* **Exercise brief**: Copy every line of the material below word for word.

* **Provided material**:
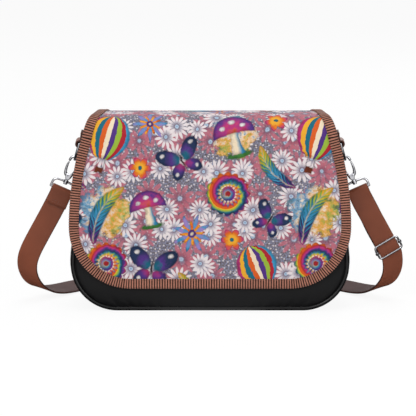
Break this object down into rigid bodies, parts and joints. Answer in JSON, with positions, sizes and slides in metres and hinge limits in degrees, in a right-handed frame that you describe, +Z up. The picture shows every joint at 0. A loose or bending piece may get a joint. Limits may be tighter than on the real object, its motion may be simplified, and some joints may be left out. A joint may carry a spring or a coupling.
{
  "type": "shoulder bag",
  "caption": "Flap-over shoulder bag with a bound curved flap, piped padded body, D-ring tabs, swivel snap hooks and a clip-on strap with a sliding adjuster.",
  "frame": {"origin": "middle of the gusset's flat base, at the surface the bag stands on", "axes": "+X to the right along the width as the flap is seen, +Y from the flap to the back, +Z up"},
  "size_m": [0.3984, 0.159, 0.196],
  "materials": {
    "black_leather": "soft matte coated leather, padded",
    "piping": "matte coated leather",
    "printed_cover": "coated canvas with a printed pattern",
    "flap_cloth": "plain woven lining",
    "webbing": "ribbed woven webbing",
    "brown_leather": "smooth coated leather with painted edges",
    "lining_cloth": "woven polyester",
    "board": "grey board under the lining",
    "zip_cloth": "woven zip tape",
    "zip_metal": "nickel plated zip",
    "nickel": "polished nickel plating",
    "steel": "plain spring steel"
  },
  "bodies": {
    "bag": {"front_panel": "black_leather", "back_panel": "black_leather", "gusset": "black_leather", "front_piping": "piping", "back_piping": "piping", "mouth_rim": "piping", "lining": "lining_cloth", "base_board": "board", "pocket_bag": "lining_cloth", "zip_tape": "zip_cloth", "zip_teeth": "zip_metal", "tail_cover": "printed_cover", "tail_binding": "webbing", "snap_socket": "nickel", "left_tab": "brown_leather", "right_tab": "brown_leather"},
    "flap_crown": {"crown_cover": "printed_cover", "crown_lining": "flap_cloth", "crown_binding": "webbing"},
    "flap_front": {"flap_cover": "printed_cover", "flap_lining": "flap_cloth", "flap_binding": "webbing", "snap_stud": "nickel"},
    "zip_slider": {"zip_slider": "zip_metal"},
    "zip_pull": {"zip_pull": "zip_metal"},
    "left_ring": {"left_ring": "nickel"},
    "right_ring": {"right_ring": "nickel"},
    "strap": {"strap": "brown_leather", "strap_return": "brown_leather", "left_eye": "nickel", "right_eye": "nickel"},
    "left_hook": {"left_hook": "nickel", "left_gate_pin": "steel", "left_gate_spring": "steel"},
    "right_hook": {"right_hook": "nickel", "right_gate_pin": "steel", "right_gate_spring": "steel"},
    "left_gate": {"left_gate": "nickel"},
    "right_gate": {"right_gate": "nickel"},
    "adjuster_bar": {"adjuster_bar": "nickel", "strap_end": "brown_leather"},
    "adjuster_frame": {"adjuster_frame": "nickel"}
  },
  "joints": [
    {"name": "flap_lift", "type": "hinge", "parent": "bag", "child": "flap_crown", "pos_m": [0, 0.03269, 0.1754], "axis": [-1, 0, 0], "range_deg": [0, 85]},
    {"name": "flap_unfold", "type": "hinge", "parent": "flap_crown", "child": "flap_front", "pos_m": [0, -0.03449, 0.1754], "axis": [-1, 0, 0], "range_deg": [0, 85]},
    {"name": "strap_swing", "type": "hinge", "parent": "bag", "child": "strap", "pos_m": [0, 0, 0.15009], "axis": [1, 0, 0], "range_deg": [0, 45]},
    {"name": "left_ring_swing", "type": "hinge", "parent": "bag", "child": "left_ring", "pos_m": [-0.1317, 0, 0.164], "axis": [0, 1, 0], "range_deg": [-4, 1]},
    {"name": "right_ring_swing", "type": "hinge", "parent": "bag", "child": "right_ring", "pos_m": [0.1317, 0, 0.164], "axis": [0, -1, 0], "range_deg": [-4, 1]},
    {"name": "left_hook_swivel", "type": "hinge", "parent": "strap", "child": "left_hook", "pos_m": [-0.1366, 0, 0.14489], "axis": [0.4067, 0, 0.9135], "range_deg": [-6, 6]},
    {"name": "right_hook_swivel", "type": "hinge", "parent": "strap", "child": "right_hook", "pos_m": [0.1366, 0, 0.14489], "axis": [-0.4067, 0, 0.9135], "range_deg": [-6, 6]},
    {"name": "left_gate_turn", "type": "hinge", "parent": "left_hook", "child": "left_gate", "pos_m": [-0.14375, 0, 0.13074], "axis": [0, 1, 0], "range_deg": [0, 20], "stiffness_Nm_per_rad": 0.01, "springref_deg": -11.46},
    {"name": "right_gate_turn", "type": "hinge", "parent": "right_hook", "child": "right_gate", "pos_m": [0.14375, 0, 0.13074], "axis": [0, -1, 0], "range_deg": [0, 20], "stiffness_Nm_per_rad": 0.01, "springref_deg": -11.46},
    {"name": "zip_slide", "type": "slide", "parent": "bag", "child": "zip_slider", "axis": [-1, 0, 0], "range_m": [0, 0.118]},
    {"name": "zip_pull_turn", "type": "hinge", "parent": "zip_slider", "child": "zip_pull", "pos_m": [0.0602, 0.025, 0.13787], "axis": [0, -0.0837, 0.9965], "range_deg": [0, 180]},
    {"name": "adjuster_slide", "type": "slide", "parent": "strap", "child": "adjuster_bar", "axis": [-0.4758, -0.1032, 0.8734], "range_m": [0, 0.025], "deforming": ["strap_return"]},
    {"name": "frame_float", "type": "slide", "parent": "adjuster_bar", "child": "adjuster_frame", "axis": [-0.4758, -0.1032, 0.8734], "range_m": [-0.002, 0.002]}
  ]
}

* **Exercise answer**:
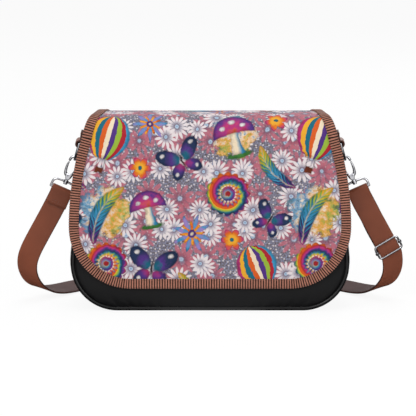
Break this object down into rigid bodies, parts and joints. Answer in JSON, with positions, sizes and slides in metres and hinge limits in degrees, in a right-handed frame that you describe, +Z up. The picture shows every joint at 0. A loose or bending piece may get a joint. Limits may be tighter than on the real object, its motion may be simplified, and some joints may be left out. A joint may carry a spring or a coupling.
{
  "type": "shoulder bag",
  "caption": "Flap-over shoulder bag with a bound curved flap, piped padded body, D-ring tabs, swivel snap hooks and a clip-on strap with a sliding adjuster.",
  "frame": {"origin": "middle of the gusset's flat base, at the surface the bag stands on", "axes": "+X to the right along the width as the flap is seen, +Y from the flap to the back, +Z up"},
  "size_m": [0.3984, 0.159, 0.196],
  "materials": {
    "black_leather": "soft matte coated leather, padded",
    "piping": "matte coated leather",
    "printed_cover": "coated canvas with a printed pattern",
    "flap_cloth": "plain woven lining",
    "webbing": "ribbed woven webbing",
    "brown_leather": "smooth coated leather with painted edges",
    "lining_cloth": "woven polyester",
    "board": "grey board under the lining",
    "zip_cloth": "woven zip tape",
    "zip_metal": "nickel plated zip",
    "nickel": "polished nickel plating",
    "steel": "plain spring steel"
  },
  "bodies": {
    "bag": {"front_panel": "black_leather", "back_panel": "black_leather", "gusset": "black_leather", "front_piping": "piping", "back_piping": "piping", "mouth_rim": "piping", "lining": "lining_cloth", "base_board": "board", "pocket_bag": "lining_cloth", "zip_tape": "zip_cloth", "zip_teeth": "zip_metal", "tail_cover": "printed_cover", "tail_binding": "webbing", "snap_socket": "nickel", "left_tab": "brown_leather", "right_tab": "brown_leather"},
    "flap_crown": {"crown_cover": "printed_cover", "crown_lining": "flap_cloth", "crown_binding": "webbing"},
    "flap_front": {"flap_cover": "printed_cover", "flap_lining": "flap_cloth", "flap_binding": "webbing", "snap_stud": "nickel"},
    "zip_slider": {"zip_slider": "zip_metal"},
    "zip_pull": {"zip_pull": "zip_metal"},
    "left_ring": {"left_ring": "nickel"},
    "right_ring": {"right_ring": "nickel"},
    "strap": {"strap": "brown_leather", "strap_return": "brown_leather", "left_eye": "nickel", "right_eye": "nickel"},
    "left_hook": {"left_hook": "nickel", "left_gate_pin": "steel", "left_gate_spring": "steel"},
    "right_hook": {"right_hook": "nickel", "right_gate_pin": "steel", "right_gate_spring": "steel"},
    "left_gate": {"left_gate": "nickel"},
    "right_gate": {"right_gate": "nickel"},
    "adjuster_bar": {"adjuster_bar": "nickel", "strap_end": "brown_leather"},
    "adjuster_frame": {"adjuster_frame": "nickel"}
  },
  "joints": [
    {"name": "flap_lift", "type": "hinge", "parent": "bag", "child": "flap_crown", "pos_m": [0, 0.03269, 0.1754], "axis": [-1, 0, 0], "range_deg": [0, 85]},
    {"name": "flap_unfold", "type": "hinge", "parent": "flap_crown", "child": "flap_front", "pos_m": [0, -0.03449, 0.1754], "axis": [-1, 0, 0], "range_deg": [0, 85]},
    {"name": "strap_swing", "type": "hinge", "parent": "bag", "child": "strap", "pos_m": [0, 0, 0.15009], "axis": [1, 0, 0], "range_deg": [0, 45]},
    {"name": "left_ring_swing", "type": "hinge", "parent": "bag", "child": "left_ring", "pos_m": [-0.1317, 0, 0.164], "axis": [0, 1, 0], "range_deg": [-4, 1]},
    {"name": "right_ring_swing", "type": "hinge", "parent": "bag", "child": "right_ring", "pos_m": [0.1317, 0, 0.164], "axis": [0, -1, 0], "range_deg": [-4, 1]},
    {"name": "left_hook_swivel", "type": "hinge", "parent": "strap", "child": "left_hook", "pos_m": [-0.1366, 0, 0.14489], "axis": [0.4067, 0, 0.9135], "range_deg": [-6, 6]},
    {"name": "right_hook_swivel", "type": "hinge", "parent": "strap", "child": "right_hook", "pos_m": [0.1366, 0, 0.14489], "axis": [-0.4067, 0, 0.9135], "range_deg": [-6, 6]},
    {"name": "left_gate_turn", "type": "hinge", "parent": "left_hook", "child": "left_gate", "pos_m": [-0.14375, 0, 0.13074], "axis": [0, 1, 0], "range_deg": [0, 20], "stiffness_Nm_per_rad": 0.01, "springref_deg": -11.46},
    {"name": "right_gate_turn", "type": "hinge", "parent": "right_hook", "child": "right_gate", "pos_m": [0.14375, 0, 0.13074], "axis": [0, -1, 0], "range_deg": [0, 20], "stiffness_Nm_per_rad": 0.01, "springref_deg": -11.46},
    {"name": "zip_slide", "type": "slide", "parent": "bag", "child": "zip_slider", "axis": [-1, 0, 0], "range_m": [0, 0.118]},
    {"name": "zip_pull_turn", "type": "hinge", "parent": "zip_slider", "child": "zip_pull", "pos_m": [0.0602, 0.025, 0.13787], "axis": [0, -0.0837, 0.9965], "range_deg": [0, 180]},
    {"name": "adjuster_slide", "type": "slide", "parent": "strap", "child": "adjuster_bar", "axis": [-0.4758, -0.1032, 0.8734], "range_m": [0, 0.025], "deforming": ["strap_return"]},
    {"name": "frame_float", "type": "slide", "parent": "adjuster_bar", "child": "adjuster_frame", "axis": [-0.4758, -0.1032, 0.8734], "range_m": [-0.002, 0.002]}
  ]
}